Разумеется, ничего подобного Кентон не вспоминала и в помине, и в камине, и в том синем шкафу, и даже сейчас, с искренней простотой кружась посреди места преступления. Но вряд ли кто-то в этом мире, как и во всех прочих, пытался бы понять причины её поведения или точный смысл всех сказанных этим ребёнком слов. Это было делом довольно-таки накладным и вкрай неблагодарным, потому добровольцев найти непросто. Ещё секунд десять Кентон продолжала свой танец весеннего равноденствия, а когда в следующий миг резко остановилась и опустила лицо в стандартное расположение, на нём уже не было и тени улыбки, будто из Клодии высосали душу, мозг и эмоции через витую полосатую трубочку из-под молочного коктейля. Но и этого, разумеется, тоже не произошло.
- Пинтобрама. – Несколько не в тему заключил ребёнок, опуская взгляд на кривокособоко намалёванную на полу пентаграмму и вспоминая, что о ней несколько минут назад говорили присутствующие. – Но она же совершенно не при чем, зачем ей внимание? – Словно полминуты назад ничего и не происходило, Клодия подошла на несколько шагов к рисунку исключительной сотонинской природы и присела рядом с ним на корточки. – Этот художник, должно быть, эпилептик. Он много курит? У него радиационное отравление? Сердечная недостаточность, слишком сильная аритмия, кислородное голодание, слабая лучевая болезнь? Или он был в состоянии опьянения, или употреблял какие-то кругляшки и бульбашки, что разжижали его кровь и мозг? Или стимуляторы? – Поток сознания был совершенно неструктурированным и состоял из внезапно всплывавших в подсознании частей фраз, которыми Клодия в буквальном смысле напичкивалась за свои частые гулянья у папы по клинике. – У маэстро сильно тряслись руки.. – А пентаграмма действительно была начерчена крайне неосторожно, поспешно и вообще без особо серьёзного отношения к творческому процессу как таковому. – Вряд ли бы он смог попасть себе в сердце кисточкой.

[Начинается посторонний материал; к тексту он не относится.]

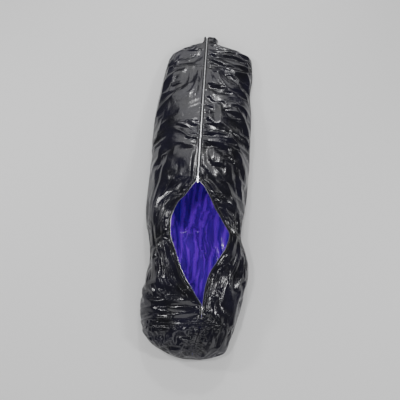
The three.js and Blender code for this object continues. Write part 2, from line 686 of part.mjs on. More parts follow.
// Slider: two wings with flanges round the chain, joined by a thin web that runs between the teeth.
const WING_INNER = 1.6;
const WING_OUTER = 3.0;
const FLANGE_INNER = 4.3;
const FLANGE_LIP = 0.75;
const WEB_HALF = 0.4;
const ARCH = { from: 5, to: 19, thick: 1.7, top: 7.2, hole: 6.0, half: 1.5 };
const PIVOT = { y: 9, z: 4.5 };
function sliderGeometry() {
  const half = [
    [WEB_HALF, WING_INNER], [FLANGE_INNER, WING_INNER], [FLANGE_INNER, FLANGE_LIP], [SLIDER_HALF, FLANGE_LIP],
    [SLIDER_HALF, WING_OUTER],
  ];
  const mirror = (points, sx, sz) => points.map(([x, z]) => [sx * x, sz * z]);
  const outline = [
    ...mirror(half, 1, 1),
    ...mirror([...half].reverse(), -1, 1),
    ...mirror(half, -1, -1),
    ...mirror([...half].reverse(), 1, -1),
  ];
  const profile = new THREE.Shape(outline.map(([x, z]) => new THREE.Vector2(x, z)));
  const bar = new THREE.ExtrudeGeometry(profile, { depth: SLIDER_LENGTH, bevelEnabled: false, steps: 1 })
    .rotateX(Math.PI / 2)
    .translate(0, SLIDER_LENGTH, 0);
  // Seen from above the wings narrow towards the closed teeth and are notched at the open end.
  const plan = new THREE.Shape(
    [[0, 3], [5, 0], [SLIDER_HALF, 1.5], [SLIDER_HALF, 9], [5.1, 15], [5.1, 22], [3.6, SLIDER_LENGTH],
      [-3.6, SLIDER_LENGTH], [-5.1, 22], [-5.1, 15], [-SLIDER_HALF, 9], [-SLIDER_HALF, 1.5], [-5, 0]].map(
      ([x, y]) => new THREE.Vector2(x, y),
    ),
  );
  const prism = new THREE.ExtrudeGeometry(plan, { depth: 12, bevelEnabled: false, steps: 1 });
  prism.translate(0, 0, -6);
  const wings = geometryOf(solidOf(bar).intersect(solidOf(prism)));
  // The arch that the pull hangs on.
  const arch = cut(
    box(-ARCH.half, ARCH.half, ARCH.from, ARCH.to, WING_OUTER - 0.3, ARCH.top),
    box(-3, 3, ARCH.from + ARCH.thick, ARCH.to - ARCH.thick, WING_OUTER - 1, ARCH.hole),
  );
  return join(wings, arch);
}

// Pull: a flat tab with a window at its root, whose end bar passes under the arch.
function pullGeometry() {
  const tab = new THREE.Shape(
    [[-3.3, 0.8], [3.3, 0.8], [3.3, -11], [4.5, -16], [4.5, -33], [2.6, -37], [-2.6, -37], [-4.5, -33],
      [-4.5, -16], [-3.3, -11]].map(([x, y]) => new THREE.Vector2(x, y)),
  );
  const window2d = new THREE.Path(
    [[-2.0, -0.8], [-2.0, -10.6], [2.0, -10.6], [2.0, -0.8]].map(([x, y]) => new THREE.Vector2(x, y)),
  );
  tab.holes.push(window2d);
  return new THREE.ExtrudeGeometry(tab, { depth: 1.6, bevelEnabled: false, steps: 1 }).translate(0, 0, -0.8);
}

for (const [name, x, y, along] of [
  ['upper', ZIP_X, UPPER_Y + 1, 1],
  ['lower', LOWER_X, LOWER_Y - 4, -1],
]) {
  const frame = new THREE.Group();
  frame.applyMatrix4(zipFrame(x, y, along));
  bag.add(frame);
  add(`${name}_slider`, sliderGeometry(), NICKEL, frame);
  const hinge = new THREE.Group();
  hinge.position.set(0, PIVOT.y, PIVOT.z);
  if (name === 'lower') hinge.rotation.z = Math.PI; // this pull lies away from the opening
  frame.add(hinge);
  add(`${name}_pull_tab`, pullGeometry(), NICKEL, hinge);
}

// Stops at the ends of the teeth.
const stops = new THREE.Group();
stops.applyMatrix4(zipFrame(ZIP_X, ZIP_TOP_Y, 1));
bag.add(stops);
add('left_top_stop', box(-4.2, -0.5, 0.4, 4.6, -1.7, 1.7), NICKEL, stops);
add('right_top_stop', box(0.5, 4.2, 0.4, 4.6, -1.7, 1.7), NICKEL, stops);
const bottom = new THREE.Group();
bottom.applyMatrix4(zipFrame(LOWER_X, ZIP_BOTTOM_Y, -1));
bag.add(bottom);
add('bottom_stop', box(-4.6, 4.6, 0.4, 5.4, -1.9, 1.9), NICKEL, bottom);

export default bag;
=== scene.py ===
"""An infrared sauna blanket, lying zipped up on its back: black film shell, blue lining, metal zip.

Shapes are worked out in millimetres as numpy grids over the same outer surface as the CAD model,
crumpled by a small cloth solver, and turned into Blender meshes in metres.
"""

import math

import bpy
import numpy as np
from mathutils import Matrix, Vector


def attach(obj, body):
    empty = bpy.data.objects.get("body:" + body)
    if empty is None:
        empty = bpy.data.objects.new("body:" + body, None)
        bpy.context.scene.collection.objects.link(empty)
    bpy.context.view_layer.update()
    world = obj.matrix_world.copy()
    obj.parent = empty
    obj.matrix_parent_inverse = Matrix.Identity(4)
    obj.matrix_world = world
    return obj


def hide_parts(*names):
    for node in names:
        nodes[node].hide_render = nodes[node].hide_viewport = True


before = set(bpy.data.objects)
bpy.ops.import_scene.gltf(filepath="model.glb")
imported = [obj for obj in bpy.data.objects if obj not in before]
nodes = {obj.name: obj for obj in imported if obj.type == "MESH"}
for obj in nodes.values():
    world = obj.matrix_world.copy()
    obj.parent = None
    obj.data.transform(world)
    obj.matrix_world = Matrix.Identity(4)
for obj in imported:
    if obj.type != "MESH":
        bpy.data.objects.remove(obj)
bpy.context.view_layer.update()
MM = 0.001
BODY = "blanket"

# ---------- driving dimensions, millimetres, as in the CAD source ----------

HEAD_Y, FOOT_Y = 1100.0, -1100.0
SEAM_Z = 22.0  # height of the seam round the rim
FLAT = 12.0  # half width of the flat top of each cross-section
LEFT_OUTLINE = [
    (-1100, -30), (-1088, -85), (-1060, -150), (-1020, -215), (-960, -256), (-820, -280),
    (-560, -256), (-250, -306), (50, -308), (400, -318), (700, -294), (880, -270), (940, -250),
    (985, -197), (1030, -95), (1050, -42), (1100, -32),
]  # fmt: skip
RIGHT_OUTLINE = [
    (-1100, 60), (-1088, 122), (-1055, 192), (-1000, 212), (-930, 238), (-800, 270), (-600, 303),
    (-390, 262), (-150, 287), (150, 306), (450, 314), (640, 303), (800, 318), (915, 311),
    (953, 303), (985, 240), (1012, 150), (1045, 80), (1060, 70), (1100, 68),
]  # fmt: skip
ZIP_X, UPPER_Y, UPPER_Z, UPPER_SLOPE = -10.0, -146.0, 255.0, -0.15
LOWER_X, LOWER_Y, LOWER_Z, LOWER_SLOPE = 55.0, -853.0, 205.0, 0.12
CREST_Y = -930.0
ZIP_TOP_Y, ZIP_BOTTOM_Y = 1085.0, -916.0
YOKE_SEAM_Y, FOOT_SEAM_Y, NECK_SEAM_Y = 800.0, -950.0, 1045.0
BATTING_HEAD_Y = 975.0
LEFT_EDGE = [
    (LOWER_Y, LOWER_X), (-760, -10), (-700, -50), (-640, -78), (-560, -108), (-470, -140),
    (-400, -143), (-345, -130), (-300, -112), (-250, -72), (-190, -38), (UPPER_Y, ZIP_X),
]  # fmt: skip
RIGHT_EDGE = [
    (LOWER_Y, LOWER_X), (-775, 62), (-690, 82), (-625, 118), (-525, 170), (-460, 184),
    (-400, 148), (-320, 96), (-250, 62), (-185, 25), (UPPER_Y, ZIP_X),
]  # fmt: skip
SHELL_THICK = 0.8
BATTING = (8.4, 11.4)  # depths of its two faces
HEATER_DEPTH = 12.0
LINING_DEPTH, NECK_LINING_DEPTH = 13.2, 4.0
CHAIN_DEPTH = 1.6
SHELL_EDGE, BATTING_EDGE, TAPE_FROM, TAPE_TO = 9.0, 14.0, 2.2, 24.0  # distances from the zip line
CELL = 3.8  # size of the finest cloth cells
COARSEST = 8  # finest cells in one of the widest
LINING_THICK = 0.7
SIDES = {"left": -1, "right": 1}
BOTH = (-1, 1)

# ---------- the outer surface ----------


def smooth_through(points):
    """A smooth function through (y, value) points that never overshoots them."""
    y, v = np.array(points, float).T
    step = np.diff(y)
    slope = np.diff(v) / step
    same = slope[:-1] * slope[1:] > 0
    total = np.where(same, slope[:-1] + slope[1:], 1)
    inner = np.where(same, 2 * slope[:-1] * slope[1:] / total, 0)
    tangent = np.concatenate([slope[:1], inner, slope[-1:]])

    def at(q):
        q = np.asarray(q, float)
        k = np.clip(np.searchsorted(y, q) - 1, 0, len(step) - 1)
        t = np.clip((q - y[k]) / step[k], 0, 1)
        r = 1 - t
        ends = v[k] * (1 + 2 * t) * r * r + v[k + 1] * t * t * (3 - 2 * t)
        return ends + step[k] * t * r * (tangent[k] * r - tangent[k + 1] * t)

    return at


outline_at = {-1: smooth_through(LEFT_OUTLINE), 1: smooth_through(RIGHT_OUTLINE)}
edge_at = {-1: smooth_through(LEFT_EDGE), 1: smooth_through(RIGHT_EDGE)}


def smoothstep(x, low, high):
    t = np.clip((x - low) / (high - low), 0, 1)
    return t * t * (3 - 2 * t)


def apex_x(y):
    """X of the bag's highest line, which the closed zip follows."""
    y = np.asarray(y, float)
    middle = LOWER_X + (ZIP_X - LOWER_X) * smoothstep(y, LOWER_Y, UPPER_Y)
    foot = 20 + (LOWER_X - 20) * smoothstep(y, FOOT_Y, CREST_Y)
    return np.where(y >= LOWER_Y, middle, foot)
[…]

Кентон пожала плечами, поднялась и, склонив голову на бок, уставилась на Харлана и его отважно обморочного побратима. – Или это вы раскрашивали пол?
Исходя из основных правил, которые можно вытянуть из такого занятия, как рукоделие, притом, любое, можно было смело делать вывод, что скромный художник, который расписывал пол этого чудесного помещения, ставшего с новыми красками и персоналиями теперь ещё более уютным и оживлённым, никак не прикасался к её сожительнице, как максимум он только вытер об неё руки. А то маленькое сердечко, что, кстати, было словно живое и постепенно расползалось на груди невинно убиенной, было слишком аккуратным, чтобы его нарисовал тот же мастер. Если крестики на вашей вышивке постоянно прыгают, различаются размерами, асимметричны, затягиваются с разной силой и вообще в своей нездоровой дегенеративной совокупности выглядят крайне непотребно, вряд ли вы сможете сразу же вышить чудесную картину идеальную в стройности рядов своих штришков, создав не разрозненный ряд бунтарщиков-анархов, несущихся безо всякой организации грудью на амбразуру, но ровные шеренги идеально и идентично обмундированных бойцов, размеренно и чётко выбивающих каждый свой «многочисленный» шаг. Вот так Клодия, надо полагать, и заключила.